ANU's present structure is a result of its short history, a past that has been as centrally planned as the city that surrounds it. Canberra, the capital - not much bigger than a small market town when federal government first arrived in 19, and today with just 300,000 residents, 20 per cent of whom are government employees - was deemed to require a university on the arrival of government, so a college of the University of Melbourne, Canberra University College, was opened.

But it was not until the aftermath of the second world war that the ANU began to take shape. In the period of postwar reconstruction, it was decided that Australia needed a basic research facility to bring it to the forefront of world research. Until then, promising students had moved abroad for PhDs. The first Australian PhD was awarded in the late 1940s, but if Australia was going to attract back its best scientists, it was decided that it needed its own dedicated centre for research and research training. Hence the Institute of Advanced Studies was established 53 years ago, funded, unlike any other institution, by a central block grant.

Canberra University College and the Institute were merged in 1960 to form the two arms of today's ANU. However, the funding remained separate - the faculties compete for Australian Research Council grants and are funded on the basis of student numbers, while the institute continues to enjoy its block grant. The two parts, however, are drawing closer. Institute staff, for example, often lecture undergraduates on faculty request. But it may be the recent research green paper that finally brings the two together.

Published in June, the green paper has bred uncertainty over the fate of ANU's block grant. Many in the university acknowledge that the government's drive towards increased competition may result in the institute's block grant being reduced and in its place, competitive grants being opened up to institute academics.

There is little doubt that since the institute's conception in 1946, the Australian research scene has changed. Many universities now offer highly rated PhDs, the country's research capabilities - in basic and applied research - are, in some fields, at the forefront globally, while Australia keeps and attracts back many of its academics.

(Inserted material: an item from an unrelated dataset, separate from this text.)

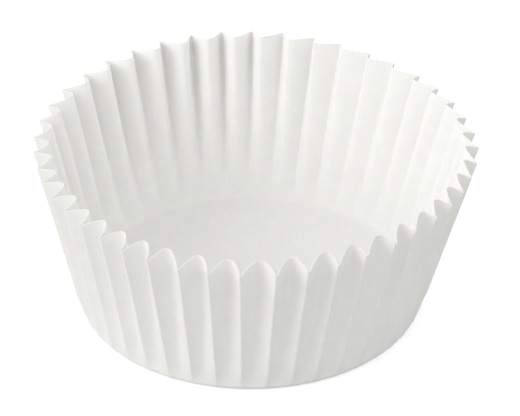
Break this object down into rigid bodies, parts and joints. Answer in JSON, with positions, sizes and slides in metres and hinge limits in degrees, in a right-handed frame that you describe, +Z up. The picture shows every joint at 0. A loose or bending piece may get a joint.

So, is a block-funded research institute an anachronism a century after federation? Not according to Deane Terrell, vice-chancellor of the ANU. "If all research funding becomes contestable, people will be reliant on five-year grants," he says.

"In our research school, one in three staff are long-term appointments with continuous employment. Two-thirds are five-year appointments. This gives us the chance for a long-term agenda and long-term vision, while the throughput creates vibrancy. Not all countries have that long-term planning ability in research," he says.

Hank Nelson, acting director of the institute, agrees: "It was an act of courage to set up a national research institute in these paddocks," he says. "And I think Australia still needs it." He says the block grant gives the institute the ability to plan future research with confidence. "There is a lot of research that would not get done if this institute did not exist," he says. "This is particularly true of a lot of the basic and pure research, and research in the social sciences."

Professor Nelson is a member of ANU's Research School of Pacific and Asian Studies, created as part of the institute in the aftermath of the war. "After Pearl Harbor, Australian eyes shifted north and they have never really moved away from that," explains Professor Nelson. "Australia knew she had to survive in her own region, but we didn't even have accurate maps. The research school came from that."

The School of Pacific and Asian Studies is one of the few centres worldwide with a concentrated research effort in this region. Academics learn the languages of Indonesia and Papua New Guinea and become experts in local politics and culture. "If we did not do this research, it would not be done," explains Professor Nelson. "It would be hard to fund through competitive grants. The investment for someone to become fluent in a local language and to understand local customs is at least six years."

The school's academics have used their expertise in practical ways: a lawyer in the school who speaks Tok Pisin (a Papua New Guinea language) was able to bring together the warring sides in Bougainville to help bring to a close ten years of war.

"If you always have to apply for competitive grants it means you are tailoring your research to getting funds," he says. "But if you know you will get money, it allows you to direct your research. At universities today, the teaching load is very high. Lecturers have to be consistently nurturing their teaching and making sure their numbers are up, because funding is so dependent on teaching numbers. So it is difficult for them to put too much effort into research. This institute is in a very privileged position."

A century after Australian federation, academics at ANU are looking back to Europe, to where many modern Australians trace their ancestry, to establish Australia's first centre for European Studies. The proposed research centre, to be housed at ANU, would be funded by the European Union and the ANU. The university has allocated a building for the centre. A final decision is expected later this year.